» To do:
Will you repeat only the lines beginning at the one that mentions "check and write" and ending at the one that mentions "in imported if", both of them included, exactly?

» Information shown:
● ● ● ●

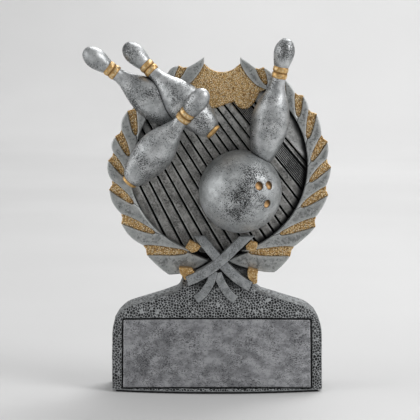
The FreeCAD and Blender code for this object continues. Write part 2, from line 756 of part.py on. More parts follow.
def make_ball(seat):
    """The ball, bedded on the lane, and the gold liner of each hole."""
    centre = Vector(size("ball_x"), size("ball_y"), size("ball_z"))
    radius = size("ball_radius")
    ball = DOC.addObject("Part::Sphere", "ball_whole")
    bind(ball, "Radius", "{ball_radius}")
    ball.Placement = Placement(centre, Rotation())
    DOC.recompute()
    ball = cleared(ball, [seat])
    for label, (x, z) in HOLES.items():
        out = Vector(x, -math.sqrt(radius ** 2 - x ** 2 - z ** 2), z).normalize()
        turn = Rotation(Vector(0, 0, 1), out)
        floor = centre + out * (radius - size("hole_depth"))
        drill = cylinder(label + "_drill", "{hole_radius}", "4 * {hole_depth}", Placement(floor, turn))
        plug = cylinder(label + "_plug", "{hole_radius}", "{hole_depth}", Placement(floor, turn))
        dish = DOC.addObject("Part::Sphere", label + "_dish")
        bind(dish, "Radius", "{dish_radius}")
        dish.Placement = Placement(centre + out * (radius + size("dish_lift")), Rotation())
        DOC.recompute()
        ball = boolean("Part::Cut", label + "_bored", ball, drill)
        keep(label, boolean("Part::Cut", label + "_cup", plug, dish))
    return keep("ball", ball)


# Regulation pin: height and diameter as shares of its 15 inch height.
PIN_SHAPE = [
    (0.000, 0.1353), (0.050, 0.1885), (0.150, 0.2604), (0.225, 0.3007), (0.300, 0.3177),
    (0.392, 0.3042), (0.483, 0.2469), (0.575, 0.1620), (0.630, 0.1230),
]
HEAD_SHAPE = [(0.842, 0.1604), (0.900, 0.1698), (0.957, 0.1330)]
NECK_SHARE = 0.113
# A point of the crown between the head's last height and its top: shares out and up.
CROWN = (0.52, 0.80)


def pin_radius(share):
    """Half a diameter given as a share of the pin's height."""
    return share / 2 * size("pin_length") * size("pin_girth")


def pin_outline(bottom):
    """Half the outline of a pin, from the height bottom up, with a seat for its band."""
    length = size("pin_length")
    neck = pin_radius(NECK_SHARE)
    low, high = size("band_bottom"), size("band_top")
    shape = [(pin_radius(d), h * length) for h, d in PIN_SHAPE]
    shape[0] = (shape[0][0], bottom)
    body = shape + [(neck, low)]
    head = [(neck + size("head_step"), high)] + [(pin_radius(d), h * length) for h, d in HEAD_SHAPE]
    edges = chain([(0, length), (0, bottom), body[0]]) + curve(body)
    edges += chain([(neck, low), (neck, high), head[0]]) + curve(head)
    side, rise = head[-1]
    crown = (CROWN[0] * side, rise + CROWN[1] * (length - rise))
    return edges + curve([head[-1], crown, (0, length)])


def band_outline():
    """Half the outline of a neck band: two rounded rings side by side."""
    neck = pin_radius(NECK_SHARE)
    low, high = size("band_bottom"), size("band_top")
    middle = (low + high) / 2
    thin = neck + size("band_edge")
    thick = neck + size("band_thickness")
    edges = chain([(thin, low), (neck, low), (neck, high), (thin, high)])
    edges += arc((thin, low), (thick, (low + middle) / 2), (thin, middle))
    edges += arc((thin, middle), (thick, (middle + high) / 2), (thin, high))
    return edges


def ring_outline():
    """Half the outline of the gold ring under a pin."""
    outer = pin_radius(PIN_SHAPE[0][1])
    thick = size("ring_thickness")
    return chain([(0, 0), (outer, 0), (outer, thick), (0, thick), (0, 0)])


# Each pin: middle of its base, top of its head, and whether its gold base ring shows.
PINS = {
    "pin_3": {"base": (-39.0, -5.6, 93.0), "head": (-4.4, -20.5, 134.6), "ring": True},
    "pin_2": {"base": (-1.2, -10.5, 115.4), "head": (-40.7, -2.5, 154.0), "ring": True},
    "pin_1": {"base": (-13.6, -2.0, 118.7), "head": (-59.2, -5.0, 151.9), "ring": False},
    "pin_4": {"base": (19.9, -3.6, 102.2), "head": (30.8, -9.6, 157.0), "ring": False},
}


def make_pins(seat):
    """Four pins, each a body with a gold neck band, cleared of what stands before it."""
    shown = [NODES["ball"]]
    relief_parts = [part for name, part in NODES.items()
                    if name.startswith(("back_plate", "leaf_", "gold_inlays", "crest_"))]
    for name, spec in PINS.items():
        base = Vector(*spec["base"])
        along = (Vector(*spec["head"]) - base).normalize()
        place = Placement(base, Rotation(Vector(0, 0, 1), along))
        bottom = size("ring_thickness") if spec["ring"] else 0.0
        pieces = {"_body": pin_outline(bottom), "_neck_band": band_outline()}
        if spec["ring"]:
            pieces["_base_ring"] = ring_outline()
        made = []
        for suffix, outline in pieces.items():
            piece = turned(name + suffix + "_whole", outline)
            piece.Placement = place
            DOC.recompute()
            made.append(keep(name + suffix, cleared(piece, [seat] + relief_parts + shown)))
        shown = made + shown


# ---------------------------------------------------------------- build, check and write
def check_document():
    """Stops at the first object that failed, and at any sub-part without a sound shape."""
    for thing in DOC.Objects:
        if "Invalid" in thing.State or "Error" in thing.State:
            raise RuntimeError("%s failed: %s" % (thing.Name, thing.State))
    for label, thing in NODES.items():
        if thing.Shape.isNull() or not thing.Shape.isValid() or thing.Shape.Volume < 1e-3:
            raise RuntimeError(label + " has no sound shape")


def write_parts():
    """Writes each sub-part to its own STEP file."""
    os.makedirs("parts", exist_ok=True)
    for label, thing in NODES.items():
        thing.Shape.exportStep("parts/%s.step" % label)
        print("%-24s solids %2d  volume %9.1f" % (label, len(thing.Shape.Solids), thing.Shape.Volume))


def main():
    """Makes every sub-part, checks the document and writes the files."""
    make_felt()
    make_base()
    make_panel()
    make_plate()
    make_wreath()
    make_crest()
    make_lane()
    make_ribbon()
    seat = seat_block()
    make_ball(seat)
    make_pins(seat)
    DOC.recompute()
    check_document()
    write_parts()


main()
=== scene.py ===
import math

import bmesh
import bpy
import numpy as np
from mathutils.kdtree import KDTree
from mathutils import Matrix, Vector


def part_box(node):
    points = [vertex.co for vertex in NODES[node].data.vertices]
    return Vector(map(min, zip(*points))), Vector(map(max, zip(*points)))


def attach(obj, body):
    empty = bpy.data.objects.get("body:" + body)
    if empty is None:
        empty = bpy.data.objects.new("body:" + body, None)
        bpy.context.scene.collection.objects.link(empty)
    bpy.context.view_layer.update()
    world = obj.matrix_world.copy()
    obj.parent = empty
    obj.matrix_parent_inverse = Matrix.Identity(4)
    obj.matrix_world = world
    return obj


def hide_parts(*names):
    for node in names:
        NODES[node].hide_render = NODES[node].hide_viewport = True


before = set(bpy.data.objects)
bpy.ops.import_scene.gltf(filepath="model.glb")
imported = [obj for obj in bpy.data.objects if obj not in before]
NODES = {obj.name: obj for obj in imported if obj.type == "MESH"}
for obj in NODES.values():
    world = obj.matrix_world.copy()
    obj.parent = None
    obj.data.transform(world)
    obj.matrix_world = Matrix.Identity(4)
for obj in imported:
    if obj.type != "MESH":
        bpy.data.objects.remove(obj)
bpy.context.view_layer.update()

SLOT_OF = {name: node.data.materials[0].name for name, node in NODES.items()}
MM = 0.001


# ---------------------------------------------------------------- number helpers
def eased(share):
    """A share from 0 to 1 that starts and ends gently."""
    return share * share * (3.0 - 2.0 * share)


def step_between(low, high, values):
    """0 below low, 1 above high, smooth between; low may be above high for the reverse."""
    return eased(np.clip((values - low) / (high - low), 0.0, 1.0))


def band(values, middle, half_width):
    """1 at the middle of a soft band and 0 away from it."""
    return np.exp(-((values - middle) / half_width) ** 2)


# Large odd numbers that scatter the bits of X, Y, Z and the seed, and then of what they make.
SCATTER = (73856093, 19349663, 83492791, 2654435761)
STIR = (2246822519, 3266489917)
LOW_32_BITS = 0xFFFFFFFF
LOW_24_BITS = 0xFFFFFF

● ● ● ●

» The response:
# ---------------------------------------------------------------- build, check and write
def check_document():
    """Stops at the first object that failed, and at any sub-part without a sound shape."""
    for thing in DOC.Objects:
        if "Invalid" in thing.State or "Error" in thing.State:
            raise RuntimeError("%s failed: %s" % (thing.Name, thing.State))
    for label, thing in NODES.items():
        if thing.Shape.isNull() or not thing.Shape.isValid() or thing.Shape.Volume < 1e-3:
            raise RuntimeError(label + " has no sound shape")


def write_parts():
    """Writes each sub-part to its own STEP file."""
    os.makedirs("parts", exist_ok=True)
    for label, thing in NODES.items():
        thing.Shape.exportStep("parts/%s.step" % label)
        print("%-24s solids %2d  volume %9.1f" % (label, len(thing.Shape.Solids), thing.Shape.Volume))


def main():
    """Makes every sub-part, checks the document and writes the files."""
    make_felt()
    make_base()
    make_panel()
    make_plate()
    make_wreath()
    make_crest()
    make_lane()
    make_ribbon()
    seat = seat_block()
    make_ball(seat)
    make_pins(seat)
    DOC.recompute()
    check_document()
    write_parts()


main()
=== scene.py ===
import math

import bmesh
import bpy
import numpy as np
from mathutils.kdtree import KDTree
from mathutils import Matrix, Vector


def part_box(node):
    points = [vertex.co for vertex in NODES[node].data.vertices]
    return Vector(map(min, zip(*points))), Vector(map(max, zip(*points)))


def attach(obj, body):
    empty = bpy.data.objects.get("body:" + body)
    if empty is None:
        empty = bpy.data.objects.new("body:" + body, None)
        bpy.context.scene.collection.objects.link(empty)
    bpy.context.view_layer.update()
    world = obj.matrix_world.copy()
    obj.parent = empty
    obj.matrix_parent_inverse = Matrix.Identity(4)
    obj.matrix_world = world
    return obj


def hide_parts(*names):
    for node in names:
        NODES[node].hide_render = NODES[node].hide_viewport = True


before = set(bpy.data.objects)
bpy.ops.import_scene.gltf(filepath="model.glb")
imported = [obj for obj in bpy.data.objects if obj not in before]
NODES = {obj.name: obj for obj in imported if obj.type == "MESH"}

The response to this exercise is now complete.